Senigallia

Senigallia, l’Asur respinge al mittente le accuse sulla dialisi

Dall'area vasta 2 la replica alla fondazione "Opera Pia Mastai Ferretti" sul contagio di un anziano ospite in ospedale: «Scorretto affermarlo»

L'ospedale di Senigallia
L'ospedale di Senigallia

SENIGALLIA – «Impossibile stabilire quando e in quali circostanze sia avvenuto il contagio, anche perché il paziente presenta molte comorbidità specie di natura respiratoria», e di conseguenza è assolutamente «inesatto e scorretto» affermare che il primo contagio era legato alla dialisi. È la replica della direzione dell’area vasta n. 2 dell’Asur in merito alle esternazioni del presidente Mario Vichi e del consiglio di amministrazione della fondazione “Opera Pia Mastai Ferretti” di Senigallia, in relazione all’infezione da Covid-19 diffusasi in 26 anziani ospiti.

Vichi e il Cda della fondazione avevano infatti espressamente negato che l’infezione da coronavirus si fosse scatenata partendo dall’interno della struttura residenziale per anziani di via Cavallotti. Anzi, avevano nell’intervento dei giorni scorsi indicato un preciso scenario: «Il problema è sorto con un primo contagio legato alla dialisi e successivamente con qualche operatore o altro dalle ultime visite dall’esterno, pensiamo portatore sano, che inconsapevolmente ha lasciato il virus all’interno della struttura». Insomma, la colpa non sarebbe da ricercare negli ospiti o nel personale della struttura.

Quel dito contro però non è andato giù all’Asur: la direzione dell’Av2 ha ritenuto opportuno precisare quanto sia «scorretto» fare un’affermazione del genere «perché nel nostro reparto, già da tempo (dai primi giorni di marzo), viene effettuato un “triage” ai pazienti prima dell’ingresso in dialisi (misurazione della temperatura, saturazione di ossigeno, breve anamnesi e disinfezione delle mani) e sempre dai primi giorni di marzo il nostro reparto ha iniziato ad utilizzare dispositivi di protezione adeguati, sia per i pazienti (mascherina chirurgica utilizzata durante il trattamento e anche durante il trasporto), sia per il personale sanitario (medici e infermieri) e inoltre sono sempre state mantenute le adeguate distanze fra i vari pazienti in trattamento dialitico contemporaneo».

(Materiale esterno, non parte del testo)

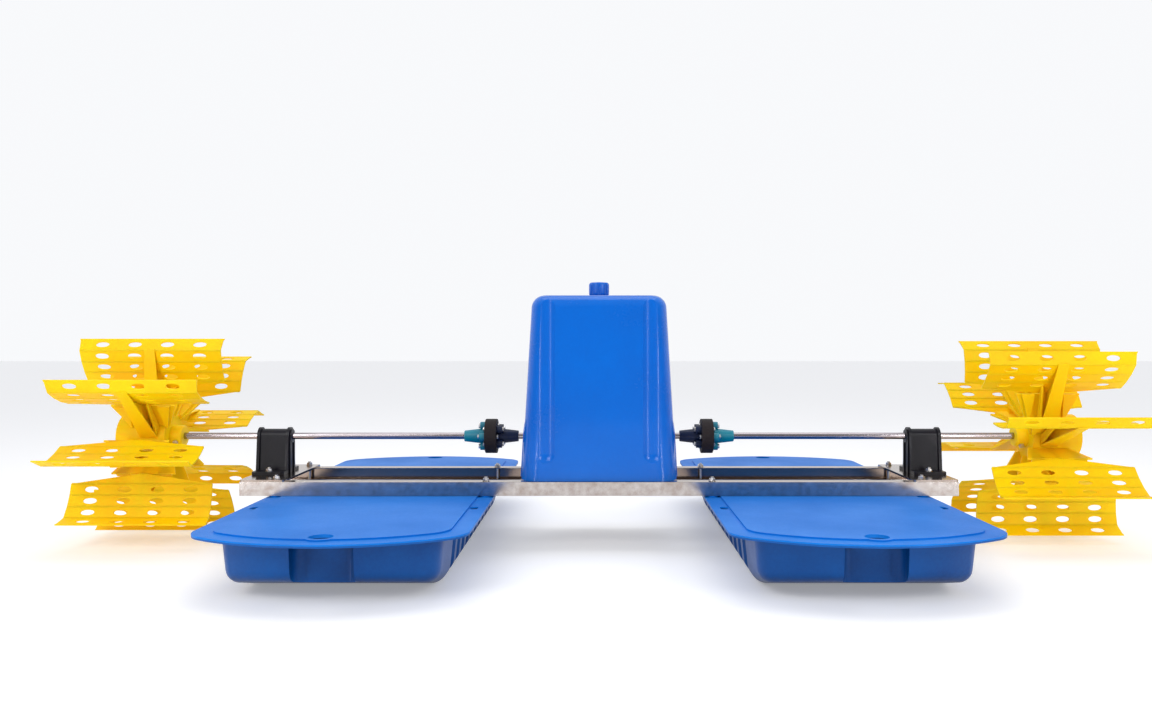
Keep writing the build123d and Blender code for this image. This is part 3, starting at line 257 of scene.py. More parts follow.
class SurfaceGroups:
    """The shared shader groups: mottle, moulding grain, edge wear and drawn lines."""

    def __init__(self) -> None:
        """Builds the four groups once."""
        self.mottle = self._mottle()
        self.grain = self._grain()
        self.wear = self._wear()
        self.drawn = self._drawn()

    @staticmethod
    def _mottle() -> bpy.types.NodeTree:
        """Broad cloudy variation with a little fine speckle.

        Returns:
            The group's tree.
        """
        group = new_group(
            "Mottle",
            "ShaderNodeTree",
            [("Scale", "NodeSocketFloat", 5.0)],
            [("Mask", "NodeSocketFloat")],
        )
        source = group.add("NodeGroupInput")
        place = group.add("ShaderNodeTexCoord")
        broad = group.add("ShaderNodeTexNoise")
        fine = group.add("ShaderNodeTexNoise")
        for noise, detail in ((broad, 3.0), (fine, 2.0)):
            group.put(noise.inputs["Vector"], place.outputs["Object"])
            noise.inputs["Detail"].default_value = detail
        group.put(broad.inputs["Scale"], source.outputs[0])
        group.put(fine.inputs["Scale"], group.math("MULTIPLY", source.outputs[0], 24.0))
        joined = group.math("MULTIPLY_ADD", fine.outputs[0], 0.25, broad.outputs[0])
        result = group.add("NodeGroupOutput")
        group.put(result.inputs[0], group.ramp(joined, ((0.42, 0.0), (0.85, 1.0))))
        return group.tree

    @staticmethod
    def _grain() -> bpy.types.NodeTree:
        """Fine bumps and shallow flow marks of a moulding, as a normal.

        Returns:
            The group's tree.
        """
        group = new_group(
            "Moulding Grain",
            "ShaderNodeTree",
            [("Scale", "NodeSocketFloat", 900.0), ("Relief", "NodeSocketFloat", 0.05)],
            [("Normal", "NodeSocketVector"), ("Height", "NodeSocketFloat")],
        )
        source = group.add("NodeGroupInput")
        place = group.add("ShaderNodeTexCoord")
        cells = group.add("ShaderNodeTexVoronoi")
        group.put(cells.inputs["Vector"], place.outputs["Object"])
        group.put(cells.inputs["Scale"], source.outputs[0])
        flow = group.add("ShaderNodeTexNoise")
        group.put(flow.inputs["Vector"], place.outputs["Object"])
        flow.inputs["Scale"].default_value = 22.0
        height = group.math("MULTIPLY_ADD", flow.outputs[0], 1.4, cells.outputs["Distance"])
        bump = group.add("ShaderNodeBump")
        bump.inputs["Distance"].default_value = 0.0008
        group.put(bump.inputs["Strength"], source.outputs[1])
        group.put(bump.inputs["Height"], height)
        result = group.add("NodeGroupOutput")
        group.put(result.inputs[0], bump.outputs[0])
        group.put(result.inputs[1], height)
        return group.tree

    @staticmethod
    def _wear() -> bpy.types.NodeTree:
        """Lighter rubbed edges, broken up by noise.

        Returns:
            The group's tree.
        """
        group = new_group(
            "Edge Wear",
            "ShaderNodeTree",
            [("Amount", "NodeSocketFloat", 0.4)],
            [("Mask", "NodeSocketFloat")],
        )
        source = group.add("NodeGroupInput")
        shape = group.add("ShaderNodeNewGeometry")
        place = group.add("ShaderNodeTexCoord")
        noise = group.add("ShaderNodeTexNoise")
        group.put(noise.inputs["Vector"], place.outputs["Object"])
        noise.inputs["Scale"].default_value = 60.0
        edge = group.ramp(shape.outputs["Pointiness"], ((0.52, 0.0), (0.60, 1.0)))
        broken = group.math("MULTIPLY", edge, noise.outputs[0])
        result = group.add("NodeGroupOutput")
        group.put(result.inputs[0], group.math("MULTIPLY", broken, source.outputs[0]))
        return group.tree

    @staticmethod
    def _drawn() -> bpy.types.NodeTree:
        """Long fine lines along one axis, with faint broad stains.

        Returns:
            The group's tree.
        """
        group = new_group(
            "Drawn Lines",
            "ShaderNodeTree",
            [
                ("Stretch", "NodeSocketVector", (1.0, 60.0, 60.0)),
                ("Scale", "NodeSocketFloat", 40.0),
                ("Relief", "NodeSocketFloat", 0.05),
            ],
            [
                ("Lines", "NodeSocketFloat"),
                ("Stain", "NodeSocketFloat"),
                ("Normal", "NodeSocketVector"),
            ],
        )
        source = group.add("NodeGroupInput")
        place = group.add("ShaderNodeTexCoord")
        mapping = group.add("ShaderNodeMapping")
        group.put(mapping.inputs["Vector"], place.outputs["Object"])
        group.put(mapping.inputs["Scale"], source.outputs[0])
        lines = group.add("ShaderNodeTexNoise")
        group.put(lines.inputs["Vector"], mapping.outputs[0])
        group.put(lines.inputs["Scale"], source.outputs[1])
        lines.inputs["Detail"].default_value = 4.0
        broad = group.add("ShaderNodeTexNoise")
        group.put(broad.inputs["Vector"], place.outputs["Object"])
        broad.inputs["Scale"].default_value = 7.0
        broad.inputs["Detail"].default_value = 5.0
        bump = group.add("ShaderNodeBump")
        bump.inputs["Distance"].default_value = 0.0003
        group.put(bump.inputs["Strength"], source.outputs[2])
        group.put(bump.inputs["Height"], lines.outputs[0])
        result = group.add("NodeGroupOutput")
        group.put(result.inputs[0], lines.outputs[0])
        group.put(result.inputs[1], group.ramp(broad.outputs[0], ((0.48, 0.0), (0.75, 1.0))))
        group.put(result.inputs[2], bump.outputs[0])
        return group.tree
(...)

«Il 23 marzo – continua l’Asur – giorno dell’esecuzione del tampone, il paziente in questione è stato dializzato isolatamente in sala contumaciale e poi ricoverato in attesa dell’esito del tampone covid 19 risultato poi positivo. Da allora il paziente è a tutt’oggi ricoverato nel reparto covid positivi ed è sempre stato dializzato nei locali idonei della sala contumaciale dedicata ai pazienti covid positivi, allestita in ospedale».

Insomma, accuse rispedite al mittente, in quanto «le precauzioni adottate dal reparto dialisi di Senigallia per evitare contagi dell’infezione da covid 19 sono state precoci, continuative, secondo la normativa vigente e anche efficaci in quanto a tutt’oggi solo un’altra paziente, su oltre 50 emodializzati in totale, è risultata affetta da infezione da covid 19».

Se pure più a rischio di contagio rispetto alla popolazione generale per via dell’immunodepressione secondaria allo stato uremico cronico – conclude l’Asur – i pazienti possono stare tranquilli perché la dialisi «di per sé non aumenta ulteriormente il rischio se durante il trattamento e il trasporto dei pazienti vengono rispettate le norme di sicurezza».